Analyzing Human Genetics Uncovers Clues to Longevity
Japanese researchers looked into the genome of 676,000 individuals and found the strongest risk factors in reducing our generation's lifespan: high blood pressure and obesitySvisio | iStock.com
By Tiffany Chen
Embedded in DNA, our genes determine biological traits from eye color and blood type to the risk of diseases. Now, in a study published March 23 in Nature Medicine, Japanese researchers discovered that individuals who have a genetic susceptibility to high blood pressure or obesity have a shorter lifespan.
“The genetic code contains a lot of information, most of it of unknown significance to us,” says senior author Yukinori Okada of Osaka University in a press release. “The goal of our study was to understand how we can utilize genetic information to discover risk factors for important health outcomes that we can directly influence as health care professionals.”
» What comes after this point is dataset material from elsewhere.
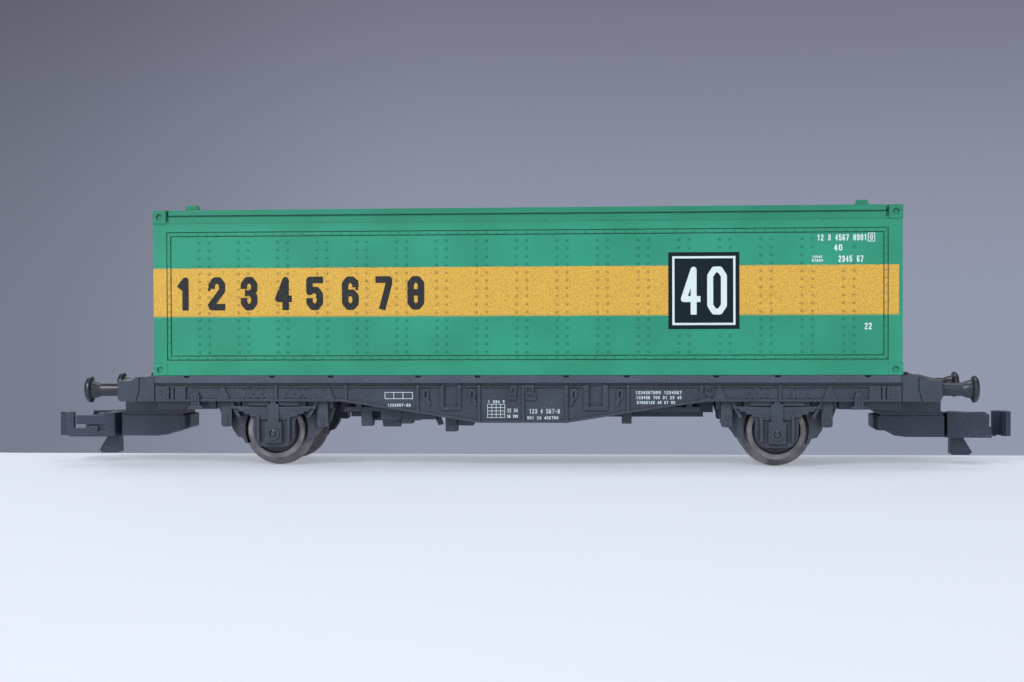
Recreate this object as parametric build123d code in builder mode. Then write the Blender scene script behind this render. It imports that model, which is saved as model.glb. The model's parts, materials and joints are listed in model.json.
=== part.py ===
from build123d import *
import os

os.makedirs("parts", exist_ok=True)

# Two-axle container flat wagon in 1:160 with a removable 40 ft box.
# Frame: +X along the track, +Y across it, +Z up. The origin lies midway between
# the couplers, level with the lowest point of the wheel flanges.
# The wagon looks the same after half a turn about Z, so end b is end a turned.

# ---- wheels and track -----------------------------------------------------------
tread_diameter = 6.1
tread_width = 1.5
flange_depth = 0.7
flange_width = 0.68
back_to_back = 7.44
axle_diameter = 1.5
journal_diameter = 0.9
bush_wall = 0.3
running_gap = 0.05
seat_gap = 0.01

# ---- container ------------------------------------------------------------------
container_length = 76.2
container_width = 15.24
container_height = 17.0
container_wall = 0.9
post_width = 1.45
casting_top = 1.38
casting_bottom = 1.16
eye_radius = 0.33
eye_depth = 0.2
top_rail = 0.78
bottom_rail = 1.17
end_recess = 0.05
wall_recess = 0.08
top_casting_recess = 0.12
top_rail_recess = 0.22
bottom_rail_rise = 0.04
panel_recess = 0.17
strip_width = 0.32
strip_rise = 0.03
end_strip_rise = 0.06
strip_inset = 0.46
strip_drop = 0.92
groove_width = 0.1
groove_depth = 0.12
lid_thickness = 0.55
lid_gap = 0.33
lid_rim = 0.8
door_recess = 0.42
lock_rod = 0.3
lug_x_inset = 4.0
load_floor = 0.8
load_gap = 0.04
peg_diameter = 1.8
peg_length = 0.75
peg_inset_x = 5.0
peg_inset_y = 2.6

# ---- frame ----------------------------------------------------------------------
deck_end_gap = 0.2
deck_thickness = 0.96
deck_rebate = 0.24
rebate_depth = 0.4
sill_depth = 1.68
sill_web = 0.7
sill_flange = 0.25
sill_flange_height = 0.2
headstock_depth = 4.04
headstock_drop = 0.5
belly_depth = 2.17
belly_flat = 9.0
belly_knee = 21.2
belly_knee_depth = 1.2
belly_wheel_gap = 7.07
floor_thickness = 0.7
floor_rise = 0.15
spine_width = 6.0
spine_depth = 1.85
weight_gap = 0.08
axle_inset = 16.27

# ---- axle guards ----------------------------------------------------------------
guard_length = 12.1
guard_plate = 0.95
guard_wall = 0.8
guard_width = 4.3
guard_drop = 1.7
box_drop = 0.35
spring_leaf = 0.24
spring_leaves = 5
spring_length = 8.8
shoe_gap = 0.25
shoe_width = 1.15

# ---- buffers --------------------------------------------------------------------
buffer_spacing = 10.94
buffer_length = 3.9
buffer_height = 7.2
buffer_head = 2.7
buffer_shank = 1.36
buffer_tail = 1.8

# ---- couplers -------------------------------------------------------------------
coupler_height = 3.45
box_width = 5.2
box_wall = 0.6
box_length = 7.1
box_projection = 1.04
box_height = 2.6
cover_thickness = 0.42
shank_width = 1.4
shank_height = 1.0
tail_side_gap = 0.25
tail_length = 0.8
pivot_inset = 2.98
spring_wire = 0.18
spring_coil = 1.1
spring_turns = 7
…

Like many diseases, the length of our lifespan is polygenic, involving many different genetic constitutions. Instead of assessing the impact of the genes one by one, Okada’s team looked at biobank data from Japan, the UK, and Finland, which includes 675,898 individuals with different ethnicity. From the biobank’s DNA samples and clinical data, the researchers can calculate an individual’s risk of having a reduced lifespan based on one’s genetic composition.
The researchers found the two most substantial risk factors that reduced the lifespan of our generation: high blood pressure and obesity. While high blood pressure decreased lifespan across all populations in the biobank, obesity showed a distinct effect on ethnicity. Obese European individuals have a higher mortality rate than East Asian individuals. The team suggested that somehow, the Japanese population was protected from the adverse effects that obesity has on lifespan, and the phenomenon warrants more trans-ethnic studies.
“Biobanks are an incredible resource,” says first author Saori Sakaue of Osaka University in the press release. “By collaborating with large biobanks in the UK, Finland, and Japan, we not only had access to large amounts of data but also to genetically diverse populations, both of which are necessary to make clinically meaningful conclusions.”
Biobanks that collect biological data, medical data, and tissue samples across different populations have provided scientists guidance and clues as to where to look. However, biobanks don’t have a universal standard in data collection, which may cause bias along with other statistical limitations. The team called for a larger number of mortality records with a longer follow-up period for an opportunity to further validate the study’s results in the future.
“These are striking results that show how genetics can be used to predict health risks,” says Okada in the press release. “Our findings could offer an approach to utilize genetic information to seek out health risk factors with the goal of providing targeted lifestyle changes and medical treatment. Ultimately, these approaches would be expected to improve the health of the overall population.”